In a statement, Harvard called the move “unlawful” and a “retaliatory action”.

“We are fully committed to maintaining Harvard’s ability to host our international students and scholars, who hail from more than 140 countries and enrich the university – and this nation – immeasurably,” the university said in a statement.

The action represents an escalation amid a wider standoff between the university, which has refused to agree to a list of demands related to its diversity programmes and response to pro-Palestine protests, and the Trump administration.

The administration has responded with three rounds of federal funding and grant cuts, totalling more than $2.6bn. The most recent was on Monday. Harvard is currently pursuing a lawsuit accusing the administration of defying the US Constitution in its actions.

Earlier this week, Harvard President Alan Garber called on alumni to throw their support – and donations – behind the university.

“The institution entrusted to us now faces challenges unlike any others in our long history,” Garber wrote in an email, in which he launched the Presidential Priorities Fund and the Presidential Fund for Research. Both funds are meant to address gaps left by the funding cuts.

Earlier threat

 

Noem, in April, first threatened to revoke Harvard’s Student Exchange Visitor Program certification, which is required by educational institutions to host students on several visa types.

She gave the university administration an April 30 deadline to provide detailed records on what she called the “illegal and violent activities” of foreign students on campus, pointing to a federal law that requires disclosures of academics, enrollment and disciplinary action.

The university later said it had provided the requested information to the agency, the Harvard Crimson reported, although it did not reveal further details.

The threat came amid a wider crackdown by the Trump administration on pro-Palestine protests at universities across the US, which federal officials have broadly portrayed as “anti-Semitic”, a label rejected by organisers,  Al Jazeera’s Kimberly Halkett reported.

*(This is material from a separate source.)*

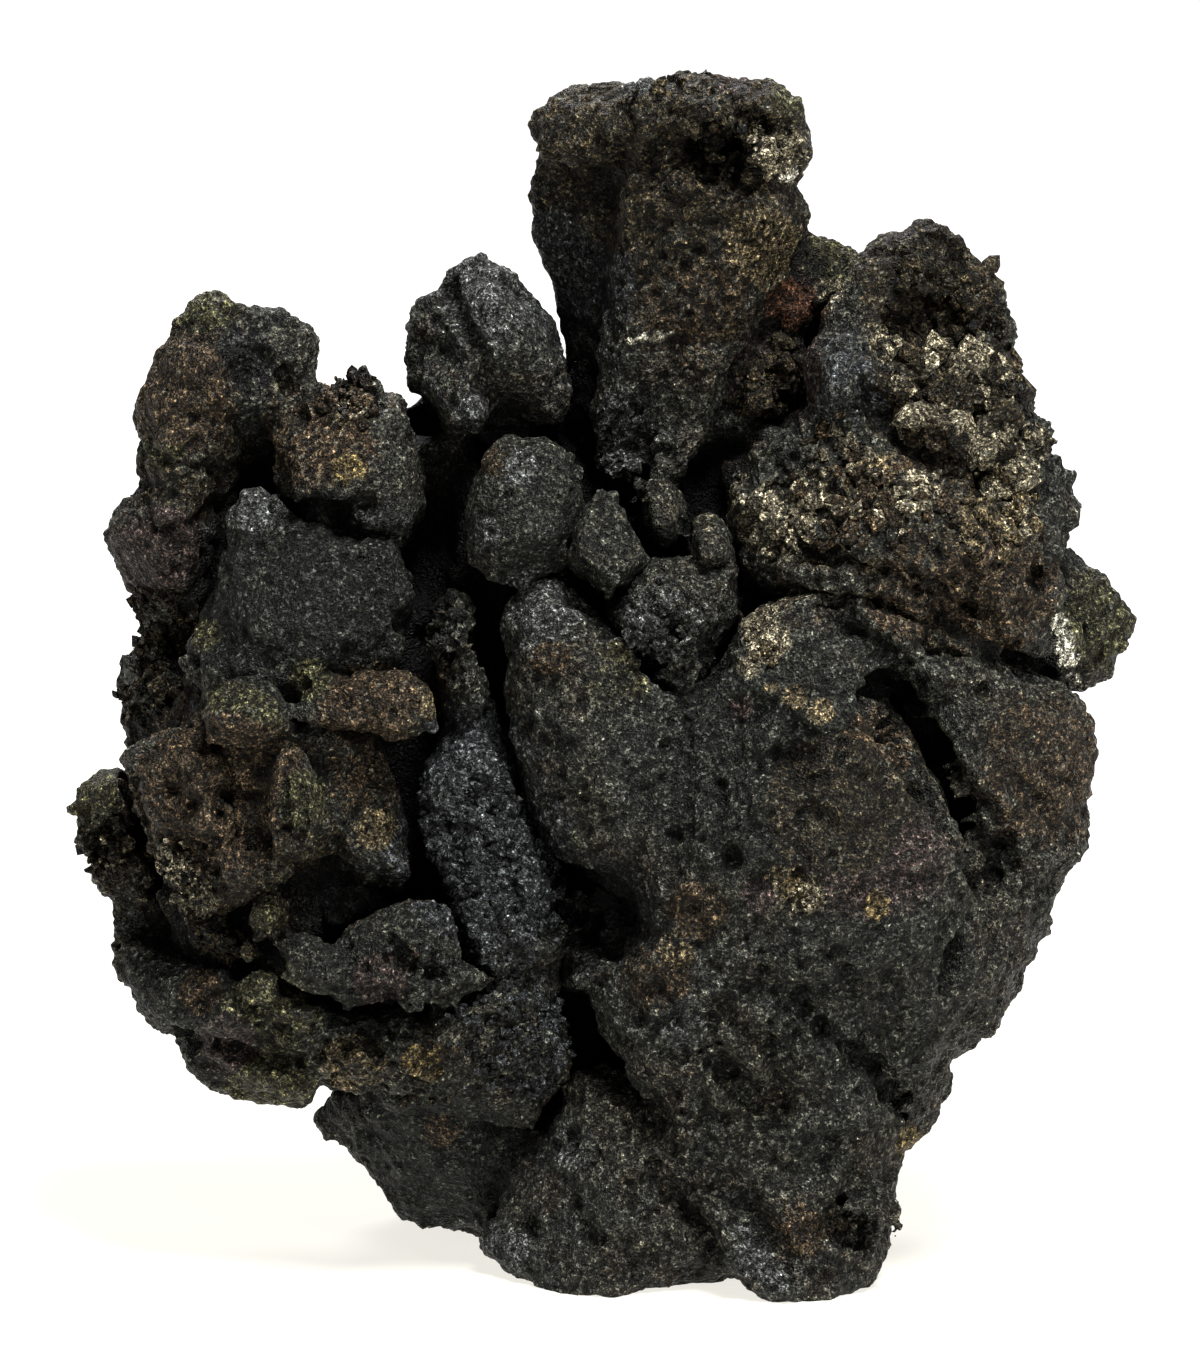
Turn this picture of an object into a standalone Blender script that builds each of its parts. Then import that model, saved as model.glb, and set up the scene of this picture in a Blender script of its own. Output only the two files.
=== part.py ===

“The Trump administration has been clamping down hard on Harvard and other colleges, including Columbia University, over what the administration says is ‘anti-Semitism’ that exists on the campuses, and that really seems to be the spark that kind of ignited this,” Halkett reported from Washington, DC.

“The president put in place a joint task force at the start of his administration to address this, but opponents say this task force evolved to include everything from clamping down on hiring practices to curriculum changes at universities,” she said. “Trump himself has accused universities of fomenting ‘anti-Trump’ ideology.”

There were 7,417 total schools approved for the Student Exchange Visitor Program in the US in 2023, according to federal data.

It was not immediately clear if there was any recourse to challenge the loss of certification. The agency maintains that under federal law, it can review approved schools at any time.